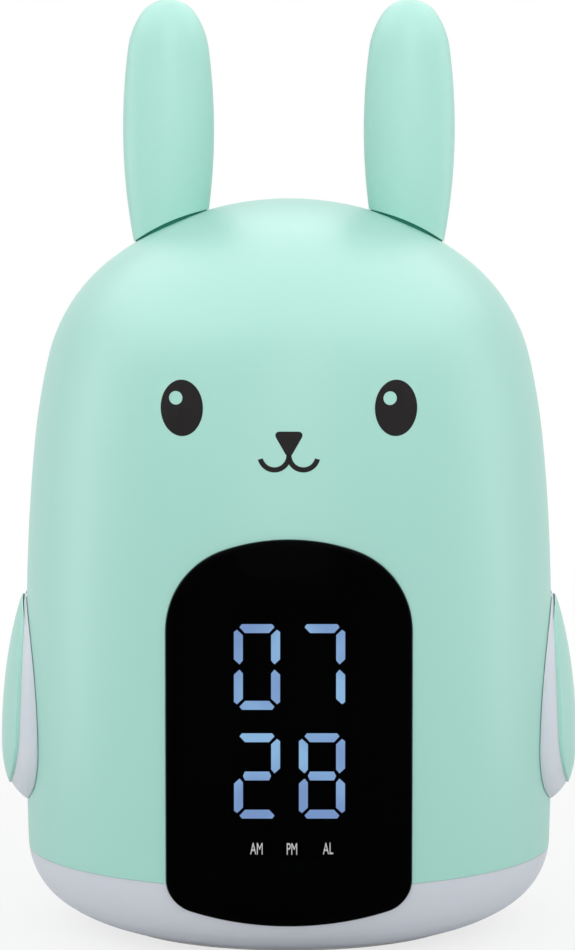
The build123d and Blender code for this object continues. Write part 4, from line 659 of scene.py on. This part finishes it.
for name, side in (("print_right_eye", -1), ("print_left_eye", 1)):
    eye = eye_shape((side * EYE_SPACING / 2, 0, EYE_HEIGHT))
    lay_print(name, eye, nodes["dome_shell"], ink)

nose = bmesh.new()
POINT_DOWN = FACING.to_4x4() @ Matrix.Rotation(math.pi, 4, "Z")
bmesh.ops.create_circle(nose, cap_ends=True, segments=3, radius=NOSE_REACH, matrix=POINT_DOWN)
bmesh.ops.bevel(nose, geom=nose.verts[:], offset=NOSE_ROUND, affect="VERTICES", segments=NOSE_STEPS,
                profile=0.5, material=-1)
bmesh.ops.translate(nose, verts=nose.verts[:], vec=(0, 0, NOSE_HEIGHT))
lay_print("print_nose", nose, nodes["dome_shell"], ink)

for name, side in (("print_mouth_right", -1), ("print_mouth_left", 1)):
    mouth = bmesh.new()
    arc_band(mouth, (side * MOUTH_RADIUS, 0, MOUTH_HEIGHT), MOUTH_RADIUS, MOUTH_LINE,
             math.pi if side > 0 else 0, MOUTH_TURN * side)
    lay_print(name, mouth, nodes["dome_shell"], ink)

# ---------------------------------------------------------------- window legends
# Three small legends screened on the window in light grey ink, under the digits: before
# noon, after noon and alarm.
LEGENDS = (("AM", -0.0069), ("PM", 0.00065), ("AL", 0.0084))
LEGEND_HEIGHT = 0.0274
LEGEND_SIZE = 0.0037
LEGEND_SQUEEZE = 0.52
LEGEND_INK = (0.55, 0.55, 0.55)
LEGEND_INK_PALE = (0.62, 0.62, 0.62)
legend_ink = moulded("grey_ink", LEGEND_INK, LEGEND_INK_PALE,
                     rough=(0.5, 0.6), grain=3000, depth=0.000005, drift=300)
for words, across in LEGENDS:
    curve = bpy.data.curves.new("legend_" + words, "FONT")
    curve.body = words
    curve.size = LEGEND_SIZE
    curve.align_x = "CENTER"
    curve.align_y = "CENTER"
    writing = bpy.data.objects.new("writing", curve)
    flat = bmesh.new()
    flat.from_mesh(bpy.data.meshes.new_from_object(writing))
    bpy.data.objects.remove(writing)
    bmesh.ops.remove_doubles(flat, verts=flat.verts[:], dist=SAME_SPOT)
    bmesh.ops.scale(flat, verts=flat.verts[:], vec=(LEGEND_SQUEEZE, 1, 1))
    bmesh.ops.rotate(flat, verts=flat.verts[:], matrix=FACING)
    bmesh.ops.translate(flat, verts=flat.verts[:], vec=(across, 0, LEGEND_HEIGHT))
    name = "legend_" + words.lower()
    lay_print(name, flat, nodes["display_lens"], legend_ink)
- - -
> Goal: Reproduce the entire listing word for word.

> Solution to this exercise:
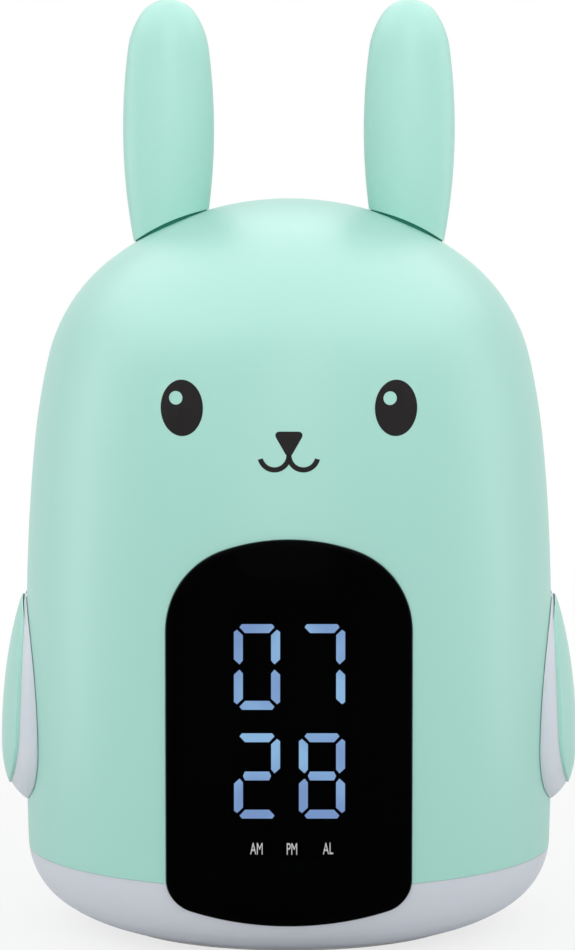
The build123d and Blender code for this object continues. Write part 4, from line 659 of scene.py on. This part finishes it.
for name, side in (("print_right_eye", -1), ("print_left_eye", 1)):
    eye = eye_shape((side * EYE_SPACING / 2, 0, EYE_HEIGHT))
    lay_print(name, eye, nodes["dome_shell"], ink)

nose = bmesh.new()
POINT_DOWN = FACING.to_4x4() @ Matrix.Rotation(math.pi, 4, "Z")
bmesh.ops.create_circle(nose, cap_ends=True, segments=3, radius=NOSE_REACH, matrix=POINT_DOWN)
bmesh.ops.bevel(nose, geom=nose.verts[:], offset=NOSE_ROUND, affect="VERTICES", segments=NOSE_STEPS,
                profile=0.5, material=-1)
bmesh.ops.translate(nose, verts=nose.verts[:], vec=(0, 0, NOSE_HEIGHT))
lay_print("print_nose", nose, nodes["dome_shell"], ink)

for name, side in (("print_mouth_right", -1), ("print_mouth_left", 1)):
    mouth = bmesh.new()
    arc_band(mouth, (side * MOUTH_RADIUS, 0, MOUTH_HEIGHT), MOUTH_RADIUS, MOUTH_LINE,
             math.pi if side > 0 else 0, MOUTH_TURN * side)
    lay_print(name, mouth, nodes["dome_shell"], ink)

# ---------------------------------------------------------------- window legends
# Three small legends screened on the window in light grey ink, under the digits: before
# noon, after noon and alarm.
LEGENDS = (("AM", -0.0069), ("PM", 0.00065), ("AL", 0.0084))
LEGEND_HEIGHT = 0.0274
LEGEND_SIZE = 0.0037
LEGEND_SQUEEZE = 0.52
LEGEND_INK = (0.55, 0.55, 0.55)
LEGEND_INK_PALE = (0.62, 0.62, 0.62)
legend_ink = moulded("grey_ink", LEGEND_INK, LEGEND_INK_PALE,
                     rough=(0.5, 0.6), grain=3000, depth=0.000005, drift=300)
for words, across in LEGENDS:
    curve = bpy.data.curves.new("legend_" + words, "FONT")
    curve.body = words
    curve.size = LEGEND_SIZE
    curve.align_x = "CENTER"
    curve.align_y = "CENTER"
    writing = bpy.data.objects.new("writing", curve)
    flat = bmesh.new()
    flat.from_mesh(bpy.data.meshes.new_from_object(writing))
    bpy.data.objects.remove(writing)
    bmesh.ops.remove_doubles(flat, verts=flat.verts[:], dist=SAME_SPOT)
    bmesh.ops.scale(flat, verts=flat.verts[:], vec=(LEGEND_SQUEEZE, 1, 1))
    bmesh.ops.rotate(flat, verts=flat.verts[:], matrix=FACING)
    bmesh.ops.translate(flat, verts=flat.verts[:], vec=(across, 0, LEGEND_HEIGHT))
    name = "legend_" + words.lower()
    lay_print(name, flat, nodes["display_lens"], legend_ink)